Aryeh Neier, who co-founded Human Rights Watch in 1978, served as its executive director for 12 years, and also led the American Civil Liberties Union and the Open Society Foundations, noted in an essay in The New York Review of Books that his organizations have used the term "genocide" to describe few mass killings.
Neier was not convinced of South Africa's genocide claim against Israel when it argued its case with the International Court of Justice (ICJ) in January, even though he was "deeply distressed" by the human impact of Israel's relentless U.S.-backed bombing campaign in Gaza.
The 2,000-pound bombs being used against Gaza's population of 2.3 million Palestinians were "clearly inappropriate," wrote Neier in the magazine's June 6 issue. "Yet I was not convinced that this constituted genocide."
Neier wrote that he believed at the time that Israel's retaliation against Hamas for the October 7 attack it led in southern Israel could "include an attempt to incapacitate" the Palestinian group, necessitating the wide-scale assault on Gaza, where it operates.
"I am now persuaded that Israel is engaged in genocide against Palestinians in Gaza," wrote Neier, whose family escaped Nazi Germany as refugees when he was an infant. "What has changed my mind is its sustained policy of obstructing the movement of humanitarian assistance into the territory."
Israel's intent to block aid—and to treat Gazans as "collectively complicit for Hamas's crimes"—has been clear since shortly after the October 7 attack, when Defense Minister Yoav Gallant said: "There will be no electricity, no food, no fuel, everything is closed.

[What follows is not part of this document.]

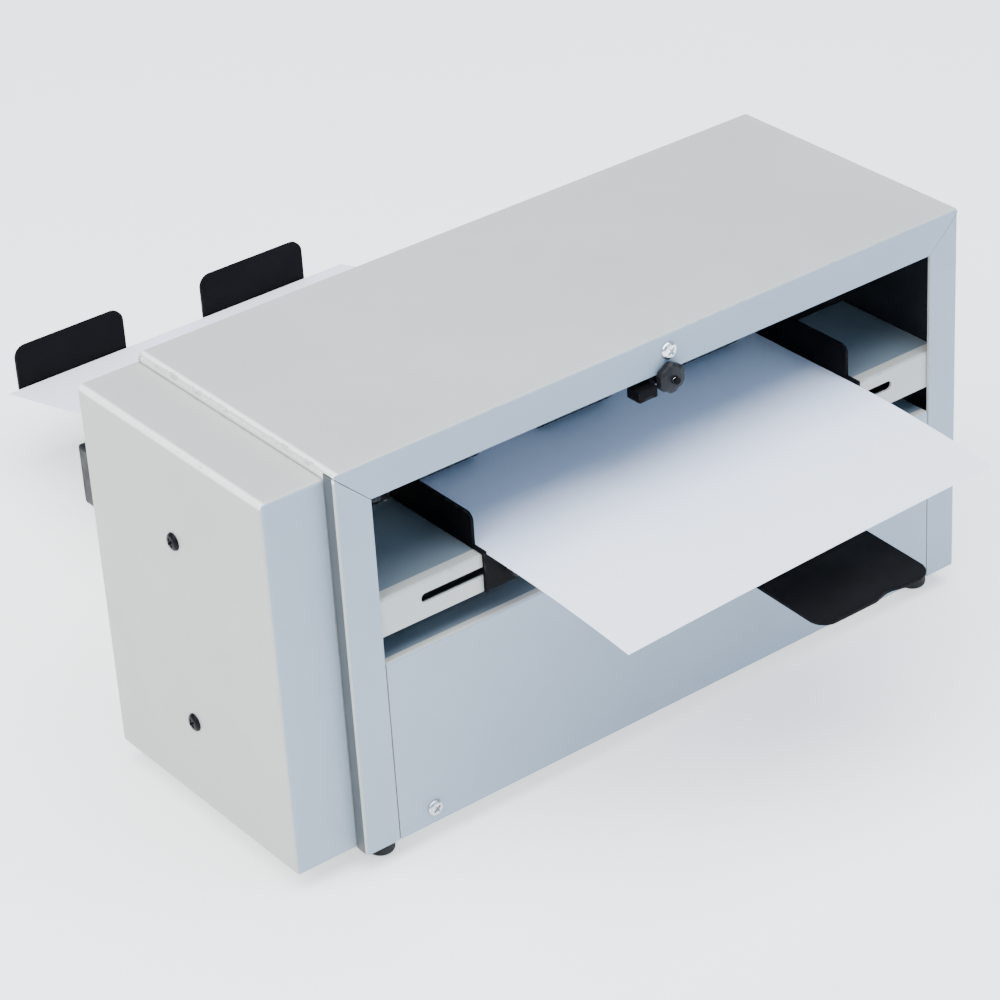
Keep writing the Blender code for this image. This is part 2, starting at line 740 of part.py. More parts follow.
def shafts():
    right_end = BODY_LENGTH - PLATE_INSET + 0.002
    half_roller, half_knife = ROLLER_LENGTH / 2, KNIFE_THICKNESS / 2
    roller_bands = [(x - half_roller, x + half_roller, ROLLER_RADIUS) for x in ROLLER_X]
    knife_bands = [(x - half_knife, x + half_knife, ROLLER_RADIUS) for x in KNIFE_X]
    stacks = (("feed", FEED_Y, roller_bands), ("knife", KNIFE_Y, knife_bands))
    for kind, y, bands in stacks:
        start, profile = shaft_profile(bands, right_end)
        for level, step in (("upper", 1), ("middle", 0), ("lower", -1)):
            z = MIDDLE_SHAFT_Z + step * SHAFT_SPACING
            name = "{}_{}_shaft".format(level, kind)
            turned(name, (start, y, z), "X", profile, STEEL)


def gear_loop(teeth, pitch_radius, phase):
    """Outline of a spur gear with straight-sided teeth; phase turns it, in teeth."""
    module = 2 * pitch_radius / teeth
    outer = pitch_radius + 0.85 * module
    root = pitch_radius - 1.15 * module
    points = []
    for tooth in range(teeth):
        middle = 2 * pi * (tooth + phase) / teeth
        step = 2 * pi / teeth
        for offset, radius in ((-0.31, root), (-0.11, outer), (0.11, outer), (0.31, root)):
            angle = middle + offset * step
            points.append((radius * cos(angle), radius * sin(angle)))
    return points


def gear(name, y, z, phase):
    loops = [gear_loop(GEAR_TEETH, SHAFT_SPACING / 2, phase), circle(SHAFT_RADIUS + GAP, ROUND)]
    return outline(name, (GEAR_X, y, z), "X", loops, GEAR_WIDTH, NYLON)


def gears():
    """Middle gears mesh with the idler between them; upper and lower gears mesh with the middle ones."""
    for kind, y in (("feed", FEED_Y), ("knife", KNIFE_Y)):
        gear("middle_{}_gear".format(kind), y, MIDDLE_SHAFT_Z, 0.0)
        gear("upper_{}_gear".format(kind), y, MIDDLE_SHAFT_Z + SHAFT_SPACING, 0.5)
        gear("lower_{}_gear".format(kind), y, MIDDLE_SHAFT_Z - SHAFT_SPACING, 0.5)
    gear("idler_gear", IDLER_Y, MIDDLE_SHAFT_Z, 0.5)


def idler_shaft():
    """Short shaft through the left plate with the large pulley at its outer end."""
    outer = BELT_X - BELT_WIDTH / 2 - 0.0015
    inner = PLATE_INSET + PLATE_THICKNESS + 0.003
    groove = IDLER_PULLEY_RADIUS
    rim = groove + 0.001
    profile = [
        (0.0, inner - outer),
        (SHAFT_RADIUS, inner - outer),
        (SHAFT_RADIUS, BELT_WIDTH + 0.003),
        (rim, BELT_WIDTH + 0.003),
        (rim, BELT_WIDTH + 0.0020),
        (groove, BELT_WIDTH + 0.0020),
        (groove, 0.0010),
        (rim, 0.0010),
        (rim, 0.0),
        (0.0, 0.0),
    ]
    turned("idler_shaft", (outer, IDLER_Y, MIDDLE_SHAFT_Z), "X", profile, STEEL)


def motor():
    """Motor behind the left inner plate; its shaft carries the small pulley."""
    face = PLATE_INSET + PLATE_THICKNESS + GAP
    length = 0.062
    radius = 0.019
    profile = [
        (0.0, length + 0.004),
        (0.007, length + 0.004),
        (0.007, length),
        (radius - 0.002, length),
        (radius, length - 0.002),
        (radius, 0.002),
        (radius - 0.002, 0.0),
        (0.0085, 0.0),
        (0.0085, -PLATE_THICKNESS),
        (0.0, -PLATE_THICKNESS),
    ]
    body = turned("motor_body", (face, MOTOR_Y, MOTOR_Z), "X", profile, ZINC, steps=24)
    drill(body, (face - 0.004, MOTOR_Y, MOTOR_Z), "X", 0.0025 + GAP, 0.022)
    outer = BELT_X - BELT_WIDTH / 2 - 0.0015
    groove = MOTOR_PULLEY_RADIUS
    rim = groove + 0.0010
    end = face + 0.015
    profile = [
        (0.0, end - outer),
        (0.0025, end - outer),
        (0.0025, BELT_WIDTH + 0.003),
        (rim, BELT_WIDTH + 0.003),
        (rim, BELT_WIDTH + 0.0020),
        (groove, BELT_WIDTH + 0.0020),
        (groove, 0.0010),
        (rim, 0.0010),
        (rim, 0.0),
        (0.0, 0.0),
    ]
    turned("motor_shaft", (outer, MOTOR_Y, MOTOR_Z), "X", profile, STEEL)


def belt_loop(extra):
    """One side of the belt, with the motor at the origin and the idler straight above it."""
    distance = hypot(IDLER_Y - MOTOR_Y, MIDDLE_SHAFT_Z - MOTOR_Z)
    large = IDLER_PULLEY_RADIUS + extra
    small = MOTOR_PULLEY_RADIUS + extra
    lean = asin((large - small) / distance)
    points = []
    steps = 12
    for step in range(steps + 1):
        angle = -lean + (pi + 2 * lean) * step / steps
        points.append((large * cos(angle), distance + large * sin(angle)))
    for step in range(steps + 1):
        angle = pi + lean + (pi - 2 * lean) * step / steps
        points.append((small * cos(angle), small * sin(angle)))
    return points


def drive_belt():
    loops = [belt_loop(0.0016), belt_loop(0.0004)]
    belt = outline("drive_belt", (0.0, 0.0, 0.0), "Z", loops, BELT_WIDTH, RUBBER)
    lean = atan2(IDLER_Y - MOTOR_Y, MIDDLE_SHAFT_Z - MOTOR_Z)
    belt.matrix_world = (
        Matrix.Translation(place(BELT_X, MOTOR_Y, MOTOR_Z)) @ PROFILE_TURN @ Matrix.Rotation(-lean, 4, "Z")
    )


# Electrical parts ------------------------------------------------------------------------------


def mains_inlet():
    """Moulded inlet on the rear of the end cover, with three pins in its recess."""
    inlet = block("mains_inlet", INLET_LOW, INLET_HIGH, PLASTIC)
    bevel(inlet, 0.0015, 2)
    wall = 0.0022
    recess_low = (INLET_LOW[0] + wall, INLET_HIGH[1] - 0.015, INLET_LOW[2] + wall)
    recess_high = (INLET_HIGH[0] - wall, INLET_HIGH[1] + 0.002, INLET_HIGH[2] - wall)
    slot(inlet, recess_low, recess_high)
    middle = (INLET_LOW[0] + INLET_HIGH[0]) / 2
    for x, z in ((middle, -0.005), (middle, 0.0), (middle, 0.005)):
        centre_z = (INLET_LOW[2] + INLET_HIGH[2]) / 2 + z
        pin = block(
            "inlet_pin",
            (x - 0.0018, INLET_HIGH[1] - 0.016, centre_z - 0.0008),
            (x + 0.0018, INLET_HIGH[1] - 0.007, centre_z + 0.0008),
            PLASTIC,
        )
        join(inlet, pin)


def power_switch():
    """Switch frame in the rear of the end cover, with a rocker on a short pivot."""
    frame = block("switch_frame", SWITCH_LOW, SWITCH_HIGH, PLASTIC)
    bevel(frame, 0.0008)
    wall = 0.0020
    pocket_low = (SWITCH_LOW[0] + wall, SWITCH_HIGH[1] - 0.008, SWITCH_LOW[2] + wall)
    pocket_high = (SWITCH_HIGH[0] - wall, SWITCH_HIGH[1] + 0.002, SWITCH_HIGH[2] - wall)
    slot(frame, pocket_low, pocket_high)
    middle_z = (SWITCH_LOW[2] + SWITCH_HIGH[2]) / 2
    half = (SWITCH_HIGH[2] - SWITCH_LOW[2]) / 2 - wall - 0.0018
    base = SWITCH_HIGH[1] - 0.0045
    tilt = tan(radians(ROCKER_TILT))
    points = [
        (-half, base - half * tilt + 0.0010),
        (0.0, base - 0.0030),
        (half, base + half * tilt - 0.0010),
        (half, base + 0.0052 + half * tilt),
        (0.0, base + 0.0040),
        (-half, base + 0.0052 - half * tilt),
    ]
    width = SWITCH_HIGH[0] - SWITCH_LOW[0] - 2 * wall - 0.0012
    rocker = outline("switch_rocker", (0.0, 0.0, 0.0), "Z", [points], width, PLASTIC)
    middle_x = (SWITCH_LOW[0] + SWITCH_HIGH[0]) / 2
    across = Matrix(((0, 0, 1, 0), (0, 1, 0, 0), (1, 0, 0, 0), (0, 0, 0, 1)))
    rocker.matrix_world = Matrix.Translation(place(middle_x, 0.0, middle_z)) @ across


def motor_capacitor():
    """Capacitor of the motor, lying on the base pan."""
    radius = 0.011
    length = 0.045
    rest = SHEET_STEEL + GAP + radius
    profile = [
        (0.0, length),
        (radius - 0.001, length),
        (radius, length - 0.001),
        (radius, 0.001),
        (radius - 0.001, 0.0),
        (0.0, 0.0),
    ]
    turned("motor_capacitor", (0.130, 0.100, rest), "X", profile, PLASTIC)


# Trays and sheets ------------------------------------------------------------------------------


def tray_height(y):
    """Height of the underside of the caught sheet above the housing's base, at y."""
    return TRAY_END_HEIGHT + (TRAY_END - y) * TRAY_SLOPE


def rear_tray():
    """Two fingers that carry the caught sheet, each folded up into a stop, on a rear bracket."""
    start = BODY_DEPTH + 0.004
    half_width = FINGER_WIDTH / 2
    for label, x in (("left", FINGER_LEFT), ("right", FINGER_RIGHT)):
        top = TRAY_END_HEIGHT + STOP_HEIGHT
        end = TRAY_END + GAP
        name = "rear_finger_" + label
        strip = folded_sheet(
            name,
            [
                ((x, start, tray_height(start) - GAP), (x + FINGER_WIDTH, start, tray_height(start) - GAP)),
                ((x, end, tray_height(end) - GAP), (x + FINGER_WIDTH, end, tray_height(end) - GAP)),
                ((x, end, top), (x + FINGER_WIDTH, end, top)),
            ],
            BLACK_STEEL,
            thickness=STOP_THICKNESS,
            radius=0.0,
        )
        round_stop_corners(strip, x + half_width)


def round_stop_corners(finger, middle):
    """Round the two free corners of an upturned stop."""
    radius = 0.007
    for side in (-1, 1):
        corner_x = middle + side * FINGER_WIDTH / 2
        top = TRAY_END_HEIGHT + STOP_HEIGHT
        reach = 0.004
        points = [(side * reach, reach)]
        points.append((side * reach, -radius))
        for step in range(5):
            angle = 0.5 * pi * step / 4
            points.append((side * (radius * cos(angle) - radius), radius * sin(angle) - radius))
        points.append((-side * radius, reach))
        if side > 0:
            points.reverse()
        cutter = outline("corner", (0.0, 0.0, 0.0), "Z", [points], 0.012, BLACK_STEEL)
        upright = Matrix(((1, 0, 0, 0), (0, 0, -1, 0), (0, 1, 0, 0), (0, 0, 0, 1)))
        cutter.matrix_world = Matrix.Translation(place(corner_x, TRAY_END, top)) @ upright
        boolean(finger, as_mesh(cutter))


def tray_bracket():
    """Bracket on the rear panel, with a sloping shelf under the fingers."""
    left, right = 0.070, 0.280
    wall = BODY_DEPTH + GAP
    depth = 0.030
    drop = STOP_THICKNESS + 3 * GAP
    path = [(wall, 0.050)]
    path.extend((y, tray_height(y) - drop) for y in (wall, wall + depth))
    rows = [((left, y, z), (right, y, z)) for y, z in path]
    folded_sheet("tray_bracket", rows, BLACK_STEEL, thickness=0.0015, radius=0.0)


def front_catch_plate():
    """Flat plate in the lower slot that catches the cut cards in front."""
    low_x, high_x = CATCH_X
    radius = 0.012
    start = 0.030
    notch_x = 0.213
    points = [(low_x, start), (low_x, radius - CATCH_REACH)]
    for step in range(1, 6):
        angle = pi + 0.5 * pi * step / 6
        points.append((low_x + radius + radius * cos(angle), radius - CATCH_REACH + radius * sin(angle)))
    points.append((low_x + radius, -CATCH_REACH))
    points.append((notch_x - 0.010, -CATCH_REACH))
    points.append((notch_x, 0.0022 - CATCH_REACH))
    points.append((notch_x + 0.009, -CATCH_REACH))
    points.append((high_x - radius, -CATCH_REACH))
    for step in range(1, 6):
        angle = 1.5 * pi + 0.5 * pi * step / 6
        points.append((high_x - radius + radius * cos(angle), radius - CATCH_REACH + radius * sin(angle)))
    points.append((high_x, radius - CATCH_REACH))
    points.append((high_x, start))
    plate = outline("front_catch_plate", (0.0, 0.0, 0.0), "Z", [points], 0.0020, BLACK_STEEL)
    slope = Matrix.Rotation(CATCH_TILT, 4, "X")
    plate.matrix_world = Matrix.Translation(place(0.0, 0.0, CATCH_Z)) @ slope


def stock_strip(name, rows):
    """A thin sheet of card from rows of its two side points."""
    return folded_sheet(name, rows, CARD, thickness=STOCK_THICKNESS, radius=0.0)


def sheets():
    """The sheet being fed, flat on the table and hanging in front, and the sheet that was caught."""
    left, right = STOCK_LEFT, STOCK_LEFT + STOCK_WIDTH
    top = TABLE_TOP + GAP + STOCK_THICKNESS
    rear = STOCK_LENGTH - STOCK_OVERHANG
    path = [(-STOCK_OVERHANG, top - STOCK_DROOP), (-0.030, top - 0.23 * STOCK_DROOP), (0.002, top), (rear, top)]
    stock_strip("feed_sheet", [((left, y, z), (right, y, z)) for y, z in path])
    length = STOCK_LENGTH / (1 + TRAY_SLOPE ** 2) ** 0.5
    lift = STOCK_THICKNESS + GAP
    ends = [TRAY_END - GAP - length, TRAY_END - GAP]
    rows = [((left, y, tray_height(y) + lift), (right, y, tray_height(y) + lift)) for y in ends]
    stock_strip("caught_sheet", rows)


def main():
    clear_scene()
    base_pan()
    side_panels()
    top_cover()
    front_panel()
    rear_panel()
    end_cover()
    cover_posts()
    feet()
    frame_plates()
    tie_rods()
    feed_table()
    side_guides()
    hold_down()
    shafts()
    gears()
    idler_shaft()
    motor()
    drive_belt()
    mains_inlet()
    power_switch()
    motor_capacitor()
    rear_tray()
    tray_bracket()
    front_catch_plate()
    sheets()


main()
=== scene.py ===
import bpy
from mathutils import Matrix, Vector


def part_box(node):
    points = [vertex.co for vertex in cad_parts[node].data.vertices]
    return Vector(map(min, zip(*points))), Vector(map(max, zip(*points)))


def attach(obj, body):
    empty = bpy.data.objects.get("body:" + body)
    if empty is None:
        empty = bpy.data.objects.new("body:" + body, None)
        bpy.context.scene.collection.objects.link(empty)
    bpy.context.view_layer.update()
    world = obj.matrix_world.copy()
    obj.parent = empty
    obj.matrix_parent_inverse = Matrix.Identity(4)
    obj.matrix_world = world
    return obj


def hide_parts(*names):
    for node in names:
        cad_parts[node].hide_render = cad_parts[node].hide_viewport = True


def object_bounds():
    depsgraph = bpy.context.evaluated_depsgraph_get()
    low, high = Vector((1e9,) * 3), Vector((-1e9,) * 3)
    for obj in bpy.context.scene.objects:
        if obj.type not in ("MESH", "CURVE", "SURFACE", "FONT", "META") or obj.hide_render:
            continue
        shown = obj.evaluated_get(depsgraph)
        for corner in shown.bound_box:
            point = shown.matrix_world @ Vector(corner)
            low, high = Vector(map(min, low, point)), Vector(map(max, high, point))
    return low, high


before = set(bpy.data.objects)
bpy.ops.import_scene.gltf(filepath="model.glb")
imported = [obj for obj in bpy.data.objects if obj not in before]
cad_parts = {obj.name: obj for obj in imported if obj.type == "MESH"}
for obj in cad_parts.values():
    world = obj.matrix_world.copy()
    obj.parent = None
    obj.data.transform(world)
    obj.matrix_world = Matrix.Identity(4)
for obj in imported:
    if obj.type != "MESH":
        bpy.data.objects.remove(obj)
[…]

We are fighting human animals and we act accordingly."
"I am now persuaded that Israel is engaged in genocide against Palestinians in Gaza. What has changed my mind is its sustained policy of obstructing the movement of humanitarian assistance into the territory."
The result of that policy, wrote Neier, has been the deaths of at least 28 Palestinian children from starvation, according to numbers released by the Gaza Health Ministry in April.
"That number could multiply many times over if reports on food insecurity are valid," he wrote, citing warnings from U.S. Agency for International Development Administrator Samantha Power and World Food Program Executive Director Cindy McCain that famine has already taken hold in parts of Gaza.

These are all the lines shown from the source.